**PROBLEM REQUIREMENTS**
Transcribe only the lines from the line with "build_sole(parts, cutters, finishes)" through the line with "obj.data.transform(world)", exactly, counting both of those lines as part of the stretch.

########

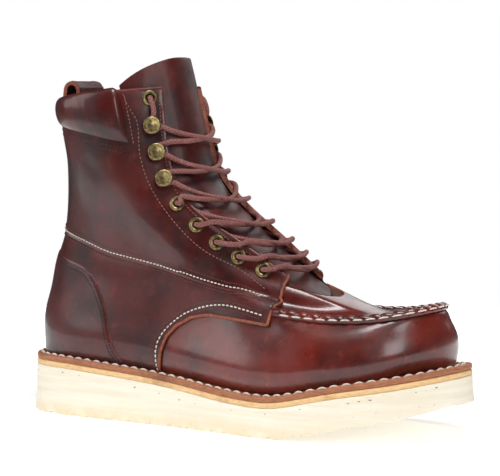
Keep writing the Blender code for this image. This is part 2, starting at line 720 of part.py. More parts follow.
def build_stays(parts, finishes, stays):
    rim, bore = EYELET_DIAMETER / 2, EYELET_BORE / 2
    ring = ((bore, EYELET_HEIGHT), (0.85 * rim, EYELET_HEIGHT), (rim, 0), (bore, 0))
    cap, neck = HOOK_DIAMETER / 2, HOOK_NECK / 2
    under, foot = HOOK_HEIGHT - HOOK_PLATE, HOOK_FOOT * cap
    spool = (
        (0, HOOK_HEIGHT), (0.85 * cap, HOOK_HEIGHT), (cap, under), (neck, under),
        (neck, HOOK_PLATE), (foot, HOOK_PLATE / 2), (foot, 0), (0, 0),
    )
    meshes = {
        "eyelet": turned("eyelet", ring, 12, finishes["brass"], parts),
        "hook": turned("hook", spool, 10, finishes["brass"], parts),
    }
    for side, kind, number, point, normal, _, _ in stays:
        made = bpy.data.objects.new(f"{kind}_{side}_{number}", meshes[kind])
        parts.objects.link(made)
        turn = Vector(normal).to_track_quat("Z", "Y").to_matrix().to_4x4()
        seat = Vector(point - SHIFT + normal * STAY_SEAT)
        made.matrix_world = Matrix.Translation(seat) @ turn


def nearest(line, *ends):
    """Number of the point of a line that makes the shortest way between two ends, or lies nearest to one."""
    return int(sum(np.linalg.norm(line - end, axis=1) for end in ends).argmin())


def lace_routes(stays):
    """The lace's two halves: a bend beside each stay, round the flaps' edges and straight over the tongue."""
    reach = {"eyelet": EYELET_DIAMETER / 2, "hook": HOOK_DIAMETER / 2}
    over = QUARTER_STEP + LACE_DIAMETER / 2 + LACE_EASE
    under = LACE_DIAMETER / 2 + 2 * LACE_EASE - WALL - TONGUE_SLACK
    rings = np.linspace(THROAT_RING - 0.5, TOP_RING, 80)
    throat = np.array([LAST.throat(ring) for ring in rings])
    places = {"lateral": np.c_[throat[:, 0], rings], "medial": np.c_[throat[:, 1], rings]}
    edges = {side: LAST.offset(*place.T, [over] * len(rings)) for side, place in places.items()}
    front = LAST.offset(np.full(len(rings), 0.5), rings, [under] * len(rings))
    bends = {"lateral": [], "medial": []}
    for side, kind, _, point, _, turn, ring in stays:
        k = nearest(edges[side], point)
        low, high = max(k - 2, 0), min(k + 2, len(rings) - 1)
        rise = (places[side][high] - places[side][low]) / np.linalg.norm(edges[side][high] - edges[side][low])
        stay = np.array((turn, ring))
        across = (places[side][k] - stay) / np.linalg.norm(edges[side][k] - point)
        beside = reach[kind] + LACE_DIAMETER / 2 + 3 * CLEARANCE
        here, there = LAST.point(*np.c_[stay, stay + across * beside])
        across *= beside / np.linalg.norm(there - here)
        apex = stay + across * beside
        arm = apex + across * LACE_DIAMETER * LACE_ARM
        half = rise * LACE_DIAMETER * LACE_TURN
        bends[side].append((arm - half, apex, arm + half))

    def lifted(place, height=over):
        return LAST.offset([place[0]], [place[1]], [height])[0]

    def half_bar(side, bend, crown):
        """From a bend over the flap's edge to half way to the middle of the tongue."""
        start = lifted(bend)
        k = nearest(edges[side], start, front[crown])
        between = (places[side][k] + np.array((0.5, rings[crown]))) / 2
        return [start, edges[side][k], lifted(between, under + CLEARANCE)]

    routes = []
    for here, there in (("lateral", "medial"), ("medial", "lateral")):
        route = [lifted(bends[here][0][1])]
        for level in range(len(LACE_STAYS) - 2):
            near, far = (here, there) if level % 2 == 0 else (there, here)
            leave, arrive = bends[near][level][2], bends[far][level + 1][0]
            crown = nearest(front, (lifted(leave) + lifted(arrive)) / 2)
            route += [*half_bar(near, leave, crown), front[crown], *half_bar(far, arrive, crown)[::-1]]
            route.append(lifted(bends[far][level + 1][1]))
        route += [lifted(bends[far][-2][2]), lifted(bends[far][-1][1])]
        routes.append(route)
    return routes


def tube(name, points, diameter, collection):
    """Curve object with a round tube along a run of points."""
    curve = bpy.data.curves.new(name, "CURVE")
    curve.dimensions = "3D"
    curve.bevel_depth = diameter / 2
    curve.bevel_resolution = 2
    curve.use_fill_caps = True
    spline = curve.splines.new("POLY")
    spline.points.add(len(points) - 1)
    for place, point in zip(spline.points, points):
        place.co = (*(point - SHIFT), 1)
    made = bpy.data.objects.new(name, curve)
    collection.objects.link(made)
    return made


def build_laces(parts, cutters, finishes, stays):
    first, second = lace_routes(stays)
    mesh = as_mesh(tube("laces", first, LACE_DIAMETER, parts), "laces")
    laces = add("laces", mesh, finishes["lace"], parts)
    other = as_mesh(tube("lace_other", second, LACE_DIAMETER, cutters), "lace_other")
    boolean(laces, helper("lace_other", other, cutters), "UNION")


def build_pull_loop(parts, finishes):
    """Leather strap folded over the collar at the back."""
    top = LAST.point([0.0], [TOP_RING])[0]
    rim = top[2] + CLEARANCE
    outer_x = top[0] - CUFF_OUT / 2
    radius = LOOP_SPAN / 2
    path = [(outer_x, rim + LOOP_STRAP / 2)]
    middle = (outer_x + radius, rim + LOOP_HEIGHT - radius)
    for angle in np.linspace(math.pi, 0, 7):
        path.append((middle[0] + radius * math.cos(angle), middle[1] + radius * math.sin(angle)))
    path.append((outer_x + LOOP_SPAN + LOOP_LEAN, rim - LOOP_TAIL))
    strip = bmesh.new()
    edges = [[strip.verts.new((x - SHIFT[0], y, z)) for x, z in path] for y in (-LOOP_WIDTH / 2, LOOP_WIDTH / 2)]
    for i in range(len(path) - 1):
        strip.faces.new((edges[0][i], edges[1][i], edges[1][i + 1], edges[0][i + 1]))
    mesh = bpy.data.meshes.new("pull_loop")
    strip.to_mesh(mesh)
    strip.free()
    thickness = add("pull_loop", mesh, finishes["leather"], parts).modifiers.new("strap", "SOLIDIFY")
    thickness.thickness = LOOP_STRAP
    thickness.offset = 0
    thickness.use_even_offset = True


def main():
    for old in list(bpy.data.objects):
        bpy.data.objects.remove(old)
    parts = bpy.data.collections.new("wedge_sole_work_boot")
    cutters = bpy.data.collections.new("cutters")
    for collection in (parts, cutters):
        bpy.context.scene.collection.children.link(collection)
    finishes = {
        "rubber": material("cream_rubber", (0.83, 0.76, 0.62), 0.75),
        "midsole": material("natural_leather", (0.72, 0.50, 0.30), 0.6),
        "welt": material("welt_leather", (0.55, 0.24, 0.10), 0.55),
        "insole": material("insole_leather", (0.62, 0.45, 0.30), 0.7),
        "leather": material("burgundy_leather", (0.16, 0.022, 0.016), 0.35),
        "brass": material("antique_brass", (0.33, 0.24, 0.10), 0.4, 1.0),
        "lace": material("brown_lace", (0.22, 0.08, 0.07), 0.85),
    }
    build_sole(parts, cutters, finishes)
    build_upper(parts, cutters, finishes)
    build_tongue(parts, finishes)
    stays = stay_frames()
    build_stays(parts, finishes, stays)
    build_laces(parts, cutters, finishes, stays)
    build_pull_loop(parts, finishes)


main()
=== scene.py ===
"""Looks of the wedge sole work boot: panels, seams, laces, sole, materials, studio light and camera."""
import math

import bmesh
import bpy
import numpy as np
from mathutils import Matrix, Vector
from mathutils.kdtree import KDTree


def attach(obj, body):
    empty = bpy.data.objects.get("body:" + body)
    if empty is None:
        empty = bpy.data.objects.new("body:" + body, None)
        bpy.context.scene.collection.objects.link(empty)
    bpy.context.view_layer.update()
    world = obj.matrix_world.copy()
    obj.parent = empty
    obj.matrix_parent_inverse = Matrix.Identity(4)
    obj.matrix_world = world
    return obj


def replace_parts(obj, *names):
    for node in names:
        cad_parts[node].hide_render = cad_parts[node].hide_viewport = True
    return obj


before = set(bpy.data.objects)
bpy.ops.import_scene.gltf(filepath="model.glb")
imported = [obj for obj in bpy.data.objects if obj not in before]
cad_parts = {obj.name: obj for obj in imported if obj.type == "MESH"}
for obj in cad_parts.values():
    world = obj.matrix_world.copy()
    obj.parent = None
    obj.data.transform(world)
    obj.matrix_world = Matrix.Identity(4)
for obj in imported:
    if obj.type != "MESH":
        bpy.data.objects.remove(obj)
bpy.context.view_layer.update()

# Driving dimensions
LENGTH = 0.302
BALL_WIDTH = 0.112
SHAFT_WIDTH = 0.084
COLLAR_HEIGHT = 0.201
HEEL_THICKNESS = 0.0300
FOREFOOT_THICKNESS = 0.0180
TOE_SPRING = 0.0215
MIDSOLE_THICKNESS = 0.0032
WELT_THICKNESS = 0.0034
WELT_WIDTH = 0.0082
WELT_TOE_EXTRA = 0.0036
SOLE_TUCK = 0.0010
EDGE_STEP = 0.0004
CLEARANCE = 0.0003

WALL = 0.0020
QUARTER_STEP = 0.0014
SEAM_RISE = 0.0016
PLUG_DROP = 0.0024
CUFF_OUT = 0.0034
CUFF_IN = 0.0030
THROAT_GAP = 0.0450

TONGUE_THICKNESS = 0.0024
TONGUE_RISE = 0.0180
TONGUE_SLACK = 0.0005
TONGUE_ROOT_REACH = 0.100
TONGUE_TOP_REACH = 0.185

LACE_DIAMETER = 0.0034
STAY_SEAT = 0.0009
EYELET_DIAMETER = 0.0098
EYELET_BORE = 0.0050
HOOK_DIAMETER = 0.0110
HOOK_NECK = 0.0040
HOOK_FOOT = 0.8

LOOP_WIDTH = 0.0280
LOOP_STRAP = 0.0020
LOOP_SPAN = 0.0100
LOOP_HEIGHT = 0.0110
LOOP_TAIL = 0.0140
LOOP_LEAN = 0.0010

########

**ANSWER TO THIS TASK**
    build_sole(parts, cutters, finishes)
    build_upper(parts, cutters, finishes)
    build_tongue(parts, finishes)
    stays = stay_frames()
    build_stays(parts, finishes, stays)
    build_laces(parts, cutters, finishes, stays)
    build_pull_loop(parts, finishes)


main()
=== scene.py ===
"""Looks of the wedge sole work boot: panels, seams, laces, sole, materials, studio light and camera."""
import math

import bmesh
import bpy
import numpy as np
from mathutils import Matrix, Vector
from mathutils.kdtree import KDTree


def attach(obj, body):
    empty = bpy.data.objects.get("body:" + body)
    if empty is None:
        empty = bpy.data.objects.new("body:" + body, None)
        bpy.context.scene.collection.objects.link(empty)
    bpy.context.view_layer.update()
    world = obj.matrix_world.copy()
    obj.parent = empty
    obj.matrix_parent_inverse = Matrix.Identity(4)
    obj.matrix_world = world
    return obj


def replace_parts(obj, *names):
    for node in names:
        cad_parts[node].hide_render = cad_parts[node].hide_viewport = True
    return obj


before = set(bpy.data.objects)
bpy.ops.import_scene.gltf(filepath="model.glb")
imported = [obj for obj in bpy.data.objects if obj not in before]
cad_parts = {obj.name: obj for obj in imported if obj.type == "MESH"}
for obj in cad_parts.values():
    world = obj.matrix_world.copy()
    obj.parent = None
    obj.data.transform(world)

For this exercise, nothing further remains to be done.